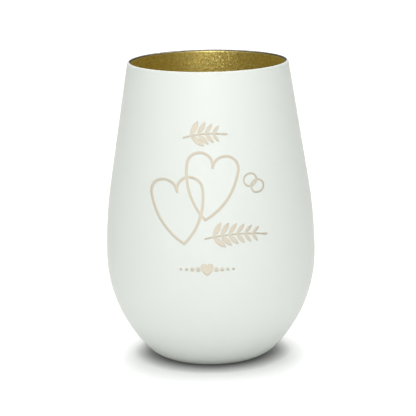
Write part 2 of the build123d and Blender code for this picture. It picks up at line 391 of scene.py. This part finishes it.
def poured_paraffin(colours):
    """Paraffin wax, poured hot and left to set.

    Milky and soft-edged because light goes in a few millimetres, with a satin skin and small crystal blooms.
    """
    material, tree, shader = new_material("paraffin_wax_poured", Subsurface_Weight=0.7,
                                          Subsurface_Scale=3 * MM, IOR=1.43)
    place = add_node(tree, "ShaderNodeTexCoord").outputs["Object"]
    bloom = add_node(tree, "ShaderNodeTexNoise", {"Scale": per_mm(3.2), "Detail": 5, "Roughness": 0.65},
                     {"Vector": place})
    tone = add_node(tree, "ShaderNodeMixRGB", {"Color1": (*(0.93 * c for c in colours.wax), 1),
                                               "Color2": (*colours.wax, 1)},
                    {"Fac": bloom.outputs["Fac"]})
    rough = add_node(tree, "ShaderNodeMapRange", {"To Min": 0.3, "To Max": 0.5},
                     {"Value": bloom.outputs["Fac"]})
    bump = add_node(tree, "ShaderNodeBump", {"Strength": 0.5, "Distance": 0.04 * MM},
                    {"Height": bloom.outputs["Fac"]})
    tree.links.new(tone.outputs["Color"], shader.inputs["Base Color"])
    tree.links.new(rough.outputs["Result"], shader.inputs["Roughness"])
    tree.links.new(bump.outputs["Normal"], shader.inputs["Normal"])
    return material


def waxed_cotton(colours):
    """Cotton yarn, braided and dipped in wax.

    Off-white and dull, with fine fibres along the strands, painted a little darker in between them as painted
    shade.
    """
    material, tree, shader = new_material("cotton_braided_waxed", Roughness=0.75, Sheen_Weight=0.2,
                                          Sheen_Roughness=0.5)
    place = add_node(tree, "ShaderNodeTexCoord").outputs["Object"]
    along = add_node(tree, "ShaderNodeMapping", {"Scale": (1, 1, 0.25)}, {"Vector": place})
    fibres = add_node(tree, "ShaderNodeTexNoise", {"Scale": per_mm(0.12), "Detail": 2},
                      {"Vector": along.outputs["Vector"]})
    # Painted shade: the fibre texture is painted darker where it is lower, between the fibres.
    tone = add_node(tree, "ShaderNodeMixRGB", {"Color1": (*(0.72 * c for c in colours.cotton), 1),
                                               "Color2": (*colours.cotton, 1)},
                    {"Fac": fibres.outputs["Fac"]})
    bump = add_node(tree, "ShaderNodeBump", {"Strength": 0.7, "Distance": 0.04 * MM},
                    {"Height": fibres.outputs["Fac"]})
    tree.links.new(tone.outputs["Color"], shader.inputs["Base Color"])
    tree.links.new(bump.outputs["Normal"], shader.inputs["Normal"])
    return material


def stamped_tinplate(colours):
    """Steel sheet with a skin of tin, stamped.

    Grey and half bright, with the fine straight grain of rolled sheet.
    """
    material, tree, shader = new_material("tinplate_stamped", Metallic=1.0, Base_Color=(*colours.tinplate, 1))
    place = add_node(tree, "ShaderNodeTexCoord").outputs["Object"]
    along = add_node(tree, "ShaderNodeMapping", {"Scale": (0.05, 1, 1)}, {"Vector": place})
    grain = add_node(tree, "ShaderNodeTexNoise", {"Scale": per_mm(0.2), "Detail": 3},
                     {"Vector": along.outputs["Vector"]})
    rough = add_node(tree, "ShaderNodeMapRange", {"To Min": 0.3, "To Max": 0.5},
                     {"Value": grain.outputs["Fac"]})
    tree.links.new(rough.outputs["Result"], shader.inputs["Roughness"])
    return material


def white_floor(colours):
    """Matt laminate of a studio floor.

    Plain, pale and dull, so that only the soft shadow shows.
    Its colour is painted darker where something stands close above it, a painted contact shadow, so that the
    line of contact is crisp.
    """
    material, tree, shader = new_material("matt_laminate_white_painted_contact_shadow", Roughness=0.9, Specular_IOR_Level=0.1,
                                          Emission_Color=(1, 1, 1, 1), Emission_Strength=0.045)
    # Painted contact shadow: the floor's colour is darkened where things stand close above it.
    room = add_node(tree, "ShaderNodeAmbientOcclusion", {"Distance": 7 * MM})
    close = add_node(tree, "ShaderNodeMath", {1: 0.6}, {0: room.outputs["AO"]}, operation="POWER")
    tone = add_node(tree, "ShaderNodeMixRGB", {"Color1": (0, 0, 0, 1), "Color2": (*colours.floor, 1)},
                    {"Fac": close.outputs["Value"]})
    tree.links.new(tone.outputs["Color"], shader.inputs["Base Color"])
    place = add_node(tree, "ShaderNodeTexCoord").outputs["Object"]
    grain = add_node(tree, "ShaderNodeTexNoise", {"Scale": per_mm(2)}, {"Vector": place})
    bump = add_node(tree, "ShaderNodeBump", {"Strength": 0.05, "Distance": 0.02 * MM},
                    {"Height": grain.outputs["Fac"]})
    tree.links.new(bump.outputs["Normal"], shader.inputs["Normal"])
    return material


def refinish(node, material):
    """Gives a CAD node its material."""
    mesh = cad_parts[node].data
    mesh.materials.clear()
    mesh.materials.append(material)


# ---- Operators ----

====

> **What needs to be done**: Everything from the first line above through the line that contains "left to set." should be duplicated exactly, please, and nothing beyond it.

> **Correct answer**:
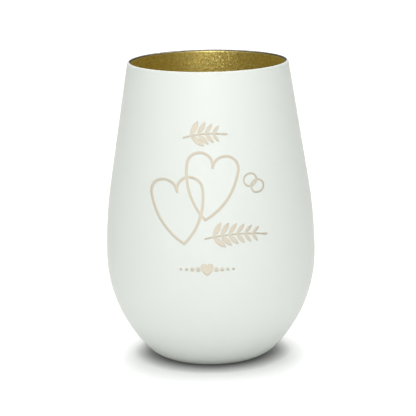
Write part 2 of the build123d and Blender code for this picture. It picks up at line 391 of scene.py. This part finishes it.
def poured_paraffin(colours):
    """Paraffin wax, poured hot and left to set.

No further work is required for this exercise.